::: Data extract :::

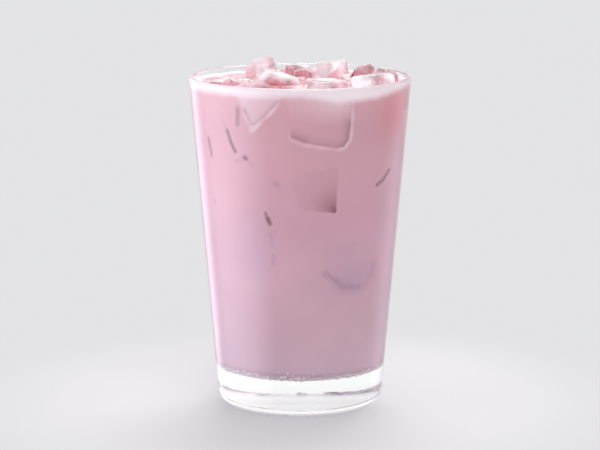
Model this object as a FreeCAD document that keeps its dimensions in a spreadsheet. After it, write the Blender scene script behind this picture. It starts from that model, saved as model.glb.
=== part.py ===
import FreeCAD, Part
import math
import os
import Sketcher

# An iced fruit drink in its straight, tapered glass. The frame is the glass's
# own: Z is its axis, the foot stands on Z = 0 and the origin is the middle of
# the foot. Lengths are millimetres and angles are degrees.

sizes = {
    "glass_height": 134.0,
    "rim_radius": 45.0,
    "foot_radius": 33.2,      # where the straight side would meet the table
    "foot_round": 5.2,
    "rim_wall": 2.4,
    "floor_wall": 3.4,        # the wall just above the thick base
    "base_thickness": 15.0,
    "floor_round": 5.0,       # hollow corner between the floor and the wall
    "rim_round": 1.1,
    "punt_radius": 24.0,      # shallow hollow under the foot
    "punt_depth": 1.2,
    "drink_gap": 3.5,         # from the drink's level up to the rim
    "ice_round": 1.6,
    "ice_clearance": 0.5,     # least film of drink between ice and glass
}

# The ice that breaks the surface. Width, depth and tall are the block's edges,
# bearing and reach its place (reach is a share of the glass's inside radius at
# the drink's level), lift its middle above that level, and yaw, pitch and roll
# how it lies.
iceColumns = ("width", "depth", "tall", "bearing", "reach", "lift", "yaw", "pitch", "roll")
iceBlocks = {
    "ice_1": (12.0, 13.0, 20.0, 131, 0.54, -1.3, 9, -13, 0),       # rear peak
    "ice_2": (18.5, 15.0, 20.0, 184, 0.26, -4.8, -13, 16.5, -4),   # tilted slab
    "ice_3": (10.5, 16.0, 16.0, 93, 0.597, -2.6, 3, 3, -2),        # rear
    "ice_4": (15.5, 14.5, 20.0, 57, 0.55, -3.2, 3, -4, 0),         # rear block
    "ice_5": (10.5, 10.0, 18.0, 37, 0.79, -2.2, 35, 8, 6),          # rear right tip
    "ice_6": (11.5, 12.0, 16.0, 15.7, 0.83, -2.3, 14, 7, 0),          # right edge
    "ice_7": (18.5, 15.0, 18.0, -15.7, 0.725, -4.0, 5, -3, -2),       # front right
    "ice_8": (16.5, 14.0, 18.0, -66, 0.65, -4.2, 3, 1, 4),         # front
    "ice_9": (11.5, 11.5, 16.0, 234, 0.745, -4.4, 38, -4, -5),     # front left
    "ice_10": (11.0, 14.0, 14.0, 177, 0.78, -5.2, 6, -5, 3),       # left edge
}

doc = FreeCAD.newDocument("iced_fruit_drink")
sheet = doc.addObject("Spreadsheet::Sheet", "Sizes")


def fillSheet():
    """Write every size into the sheet as a plain number with an alias."""
    rows = dict(sizes)
    for block, values in iceBlocks.items():
        for column, value in zip(iceColumns, values):
            rows[block + "_" + column] = value
    for row, (alias, value) in enumerate(rows.items(), start=1):
        sheet.set("A%d" % row, alias)
        sheet.set("B%d" % row, str(value))
        sheet.setAlias("B%d" % row, alias)
    doc.recompute()


def size(alias):
    return "Sizes." + alias


# Expressions that more than one piece fits to.
rimInside = "(Sizes.rim_radius - Sizes.rim_wall)"
sideSlope = "((Sizes.rim_radius - Sizes.foot_radius) / Sizes.glass_height)"
floorInside = "(Sizes.foot_radius + %s * Sizes.base_thickness - Sizes.floor_wall)" % sideSlope
cavityDepth = "(Sizes.glass_height - Sizes.base_thickness)"
cavitySlope = "((%s - %s) / %s)" % (rimInside, floorInside, cavityDepth)
drinkLevel = "(Sizes.glass_height - Sizes.drink_gap)"
drinkRadius = "(%s - %s * Sizes.drink_gap)" % (rimInside, cavitySlope)


def newBody(name):
    body = doc.addObject("PartDesign::Body", name)
    body.Label = name
    return body


def originPlane(body, role):
    for feature in body.Origin.OriginFeatures:
        if feature.Role == role:
            return feature
    raise ValueError("no plane " + role)


def newSketch(body, name, role):
    sketch = body.newObject("Sketcher::SketchObject", name)
    sketch.AttachmentSupport = [(originPlane(body, role), "")]
    sketch.MapMode = "FlatFace"
    return sketch


def placeCorner(sketch, line, name, axis, expression):
    """Hold the start of a line on an axis, or at a bound distance from it."""
    if expression == "0":
        onAxis = -2 if axis == "DistanceX" else -1
        sketch.addConstraint(Sketcher.Constraint("PointOnObject", line, 1, onAxis))
        return
    value = float(sketch.evalExpression(expression))
    index = sketch.addConstraint(Sketcher.Constraint(axis, -1, 1, line, 1, value))
    sketch.renameConstraint(index, name)
    sketch.setExpression("Constraints." + name, expression)


def closedOutline(sketch, corners):
    """Draw straight lines through corners given as pairs of expressions."""
    points = []
    for across, up in corners:
        x = float(sketch.evalExpression(across))
        y = float(sketch.evalExpression(up))
        points.append(FreeCAD.Vector(x, y, 0))
    count = len(points)
    for index in range(count):
        sketch.addGeometry(Part.LineSegment(points[index], points[(index + 1) % count]), False)
    for index in range(count):
        following = (index + 1) % count
        sketch.addConstraint(Sketcher.Constraint("Coincident", index, 2, following, 1))
    for index, (across, up) in enumerate(corners):
        if across == "0" and up == "0":
            sketch.addConstraint(Sketcher.Constraint("Coincident", index, 1, -1, 1))
            continue
        placeCorner(sketch, index, "across_%d" % (index + 1), "DistanceX", across)
        placeCorner(sketch, index, "up_%d" % (index + 1), "DistanceY", up)


def turned(body, kind, sketch):
    """Revolve a sketch about the glass's axis, as a Revolution or a Groove."""
    feature = body.newObject("PartDesign::" + kind, sketch.Name + "_turned")
    feature.Profile = sketch
    feature.ReferenceAxis = (sketch, ["V_Axis"])
    feature.Angle = 360.0
    doc.recompute()
    return feature


def circleEdges(feature, wanted):
    """Name the circular edges that have one of the wanted radius, height pairs."""
    names = []
    for number, edge in enumerate(feature.Shape.Edges, start=1):
        if edge.Degenerated or not isinstance(edge.Curve, Part.Circle):
            continue
        for radius, height in wanted:
            near = abs(edge.Curve.Radius - radius) < 0.01
            if near and abs(edge.Curve.Center.z - height) < 0.01:
                names.append("Edge%d" % number)
    if len(names) != len(wanted):
        raise ValueError("%s: %d edges to round" % (feature.Name, len(names)))
    return names


def rounded(body, name, feature, edges, radius):
    fillet = body.newObject("PartDesign::Fillet", name)
    fillet.Base = (feature, edges)
    fillet.setExpression("Radius", radius)
    doc.recompute()
    return fillet


def valueOf(expression):
    return float(sheet.evalExpression(expression))


def makeGlass():
    body = newBody("glass")
    outline = newSketch(body, "glass_outline", "XZ_Plane")
    closedOutline(outline, [
        ("0", "0"),
        (size("foot_radius"), "0"),
        (size("rim_radius"), size("glass_height")),
        ("0", size("glass_height")),
    ])
    blank = turned(body, "Revolution", outline)
    foot = circleEdges(blank, [(valueOf(size("foot_radius")), 0.0)])
    rounded(body, "foot_rounding", blank, foot, size("foot_round"))
    makeCavity(body)
    makePunt(body)
    rimHeight = valueOf(size("glass_height"))
    rimEdges = [(valueOf(size("rim_radius")), rimHeight), (valueOf(rimInside), rimHeight)]
    rim = circleEdges(body.Tip, rimEdges)
    lip = "min(Sizes.rim_round; Sizes.rim_wall * 0.46)"
    rounded(body, "rim_rounding", body.Tip, rim, lip)
    return body


def makeCavity(body):
    """Hollow the glass down to its thick base."""
    solid = body.Tip.Shape.Volume
    outline = newSketch(body, "cavity_outline", "XZ_Plane")
    top = "(Sizes.glass_height + Sizes.rim_wall)"
    closedOutline(outline, [
        ("0", size("base_thickness")),
        (floorInside, size("base_thickness")),
        (rimInside, size("glass_height")),
        (rimInside, top),
        ("0", top),
    ])
    cavity = turned(body, "Groove", outline)
    if cavity.Shape.Volume > solid * 0.9:
        raise ValueError("the cavity cut nothing")
    floor = circleEdges(cavity, [(valueOf(floorInside), valueOf(size("base_thickness")))])
    rounded(body, "floor_rounding", cavity, floor, size("floor_round"))


def makePunt(body):
    """Cut the shallow domed hollow under the foot, which leaves a flat ring."""
    before = body.Tip.Shape.Volume
    radius = valueOf(size("punt_radius"))
    depth = valueOf(size("punt_depth"))
    dome = (radius ** 2 + depth ** 2) / (2 * depth)
    centre = FreeCAD.Vector(0, depth - dome, 0)
    outline = newSketch(body, "punt_outline", "XZ_Plane")
    circle = Part.Circle(centre, FreeCAD.Vector(0, 0, 1), dome)
    start = math.atan2(dome - depth, radius)
    outline.addGeometry(Part.ArcOfCircle(circle, start, math.pi / 2), False)
    crown = FreeCAD.Vector(0, depth, 0)
    middle = FreeCAD.Vector(0, 0, 0)
    outline.addGeometry(Part.LineSegment(crown, middle), False)
    outline.addGeometry(Part.LineSegment(middle, FreeCAD.Vector(radius, 0, 0)), False)
    for first, end, second, begin in ((0, 2, 1, 1), (1, 2, 2, 1), (2, 2, 0, 1), (1, 2, -1, 1)):
        outline.addConstraint(Sketcher.Constraint("Coincident", first, end, second, begin))
    outline.addConstraint(Sketcher.Constraint("PointOnObject", 1, 1, -2))
    outline.addConstraint(Sketcher.Constraint("PointOnObject", 0, 3, -2))
    outline.addConstraint(Sketcher.Constraint("PointOnObject", 2, 2, -1))
    across = outline.addConstraint(Sketcher.Constraint("DistanceX", -1, 1, 2, 2, radius))
    outline.renameConstraint(across, "punt_across")
    outline.setExpression("Constraints.punt_across", size("punt_radius"))
    up = outline.addConstraint(Sketcher.Constraint("DistanceY", -1, 1, 1, 1, depth))
    outline.renameConstraint(up, "punt_up")
    outline.setExpression("Constraints.punt_up", size("punt_depth"))
    punt = turned(body, "Groove", outline)
    if punt.Shape.Volume >= before:
        raise ValueError("the punt cut nothing")


def makeFill(name, clearance, top):
    """Turn the glass's inside up to a height, a clearance short of its wall."""
    body = newBody(name)
    outline = newSketch(body, name + "_outline", "XZ_Plane")
    floor = "(Sizes.base_thickness + %s)" % clearance
    lower = "(%s + %s * %s - %s)" % (floorInside, cavitySlope, clearance, clearance)
    upper = "(%s + %s * (%s - Sizes.base_thickness) - %s)" % (floorInside, cavitySlope, top, clearance)
    closedOutline(outline, [("0", floor), (lower, floor), (upper, top), ("0", top)])
    fill = turned(body, "Revolution", outline)
    corner = circleEdges(fill, [(valueOf(lower), valueOf(floor))])
    rounded(body, name + "_rounding", fill, corner, size("floor_round"))
    return body


def makeIceBlock(name):
    """Make one rounded block about its middle, then lay it in the drink."""
    body = newBody(name + "_block")
    face = newSketch(body, name + "_face", "XY_Plane")
    halfWidth = "Sizes.%s_width / 2" % name
    halfDepth = "Sizes.%s_depth / 2" % name
    closedOutline(face, [
        ("-" + halfWidth, "-" + halfDepth),
        (halfWidth, "-" + halfDepth),
        (halfWidth, halfDepth),
        ("-" + halfWidth, halfDepth),
    ])
    pad = body.newObject("PartDesign::Pad", name + "_pad")
    pad.Profile = face
    pad.SideType = "Symmetric"
    pad.setExpression("Length", "Sizes.%s_tall" % name)
    doc.recompute()
    edges = ["Edge%d" % number for number in range(1, len(pad.Shape.Edges) + 1)]
    rounded(body, name + "_rounding", pad, edges, size("ice_round"))
    reach = "(Sizes.%s_reach * %s)" % (name, drinkRadius)
    bearing = "Sizes.%s_bearing * 1deg" % name
    x = "%s * cos(%s)" % (reach, bearing)
    y = "%s * sin(%s)" % (reach, bearing)
    z = "%s + Sizes.%s_lift" % (drinkLevel, name)
    turn = "Sizes.%s_yaw; Sizes.%s_pitch; Sizes.%s_roll" % (name, name, name)
    spot = "create(<<vector>>; %s; %s; %s)" % (x, y, z)
    body.setExpression("Placement", "create(<<placement>>; %s; create(<<rotation>>; %s))" % (spot, turn))
    doc.recompute()
    return body


def combine(kind, name, base, tool):
    result = doc.addObject("Part::" + kind, name)
    result.Label = name
    result.Base = base
    result.Tool = tool
    doc.recompute()
    return result


def makeIce(room):
    """Make the blocks, each kept off the wall and off the blocks before it."""
    pieces = []
    for name in iceBlocks:
        block = makeIceBlock(name)
        inside = combine("Common", name + "_inside", block, room)
        if not pieces:
            inside.Label = name
            pieces.append(inside)
            continue
        others = doc.addObject("Part::Compound", name + "_others")
        others.Links = pieces
        pieces.append(combine("Cut", name, inside, others))
    return pieces


def makeDrink(pieces):
    """Fill the glass to its level, cut round the ice that stands in it."""
    fill = makeFill("drink_fill", "0", drinkLevel)
    allIce = doc.addObject("Part::Compound", "all_ice")
    allIce.Links = pieces
    return combine("Cut", "drink", fill, allIce)


def checkDocument(nodes):
    """Stop on a failed object, or on a node whose shape is not one sound solid."""
    doc.recompute()
    for item in doc.Objects:
        if "Invalid" in item.State or "Error" in item.State:
            raise ValueError("%s failed: %s" % (item.Name, item.State))
    for node in nodes:
        shape = node.Shape
        if shape.isNull() or not shape.isValid() or len(shape.Solids) != 1:
            raise ValueError("%s has no sound solid" % node.Label)


fillSheet()
glass = makeGlass()
iceRoom = makeFill("ice_room", size("ice_clearance"), "(Sizes.glass_height * 1.5)")
icePieces = makeIce(iceRoom)
drink = makeDrink(icePieces)
allNodes = [glass, drink] + icePieces
checkDocument(allNodes)

os.makedirs("parts", exist_ok=True)
for node in allNodes:
    node.Shape.exportStep("parts/%s.step" % node.Label)
    box = node.Shape.BoundBox
    print("%-8s %9.1f mm3  z %6.1f to %6.1f" % (node.Label, node.Shape.Volume, box.ZMin, box.ZMax))
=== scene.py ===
import math
from functools import partial

import bmesh
import bpy
import numpy as np
from mathutils import Matrix, Vector, noise
from mathutils.bvhtree import BVHTree


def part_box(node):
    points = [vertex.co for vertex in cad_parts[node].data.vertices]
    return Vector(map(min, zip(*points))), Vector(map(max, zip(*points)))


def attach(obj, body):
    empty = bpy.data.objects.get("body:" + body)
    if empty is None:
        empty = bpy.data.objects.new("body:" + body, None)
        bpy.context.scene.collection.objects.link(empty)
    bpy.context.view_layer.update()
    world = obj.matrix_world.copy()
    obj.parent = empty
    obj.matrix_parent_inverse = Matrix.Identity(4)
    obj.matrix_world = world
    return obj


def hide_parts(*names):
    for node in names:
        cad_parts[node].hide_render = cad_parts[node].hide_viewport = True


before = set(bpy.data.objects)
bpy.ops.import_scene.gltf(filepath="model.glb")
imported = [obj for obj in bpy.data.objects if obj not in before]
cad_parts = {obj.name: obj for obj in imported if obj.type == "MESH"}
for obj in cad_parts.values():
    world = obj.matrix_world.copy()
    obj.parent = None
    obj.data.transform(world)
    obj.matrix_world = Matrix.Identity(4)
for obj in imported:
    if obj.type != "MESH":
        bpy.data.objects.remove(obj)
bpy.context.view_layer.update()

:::

# Objective:
Write out exactly the lines from the start of the material through the line with "# the foot.". No other output is expected.

# Solution:
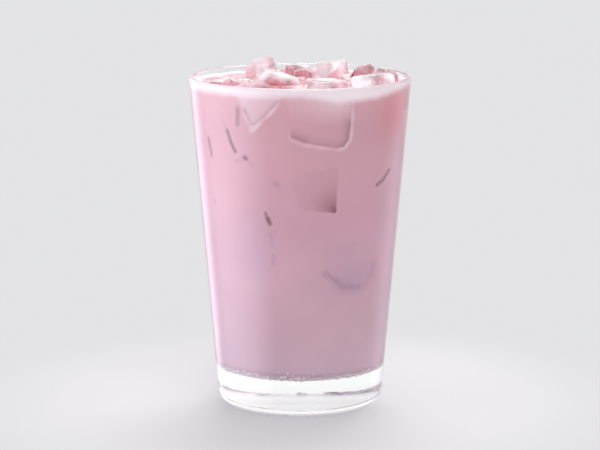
Model this object as a FreeCAD document that keeps its dimensions in a spreadsheet. After it, write the Blender scene script behind this picture. It starts from that model, saved as model.glb.
=== part.py ===
import FreeCAD, Part
import math
import os
import Sketcher

# An iced fruit drink in its straight, tapered glass. The frame is the glass's
# own: Z is its axis, the foot stands on Z = 0 and the origin is the middle of
# the foot. Lengths are millimetres and angles are degrees.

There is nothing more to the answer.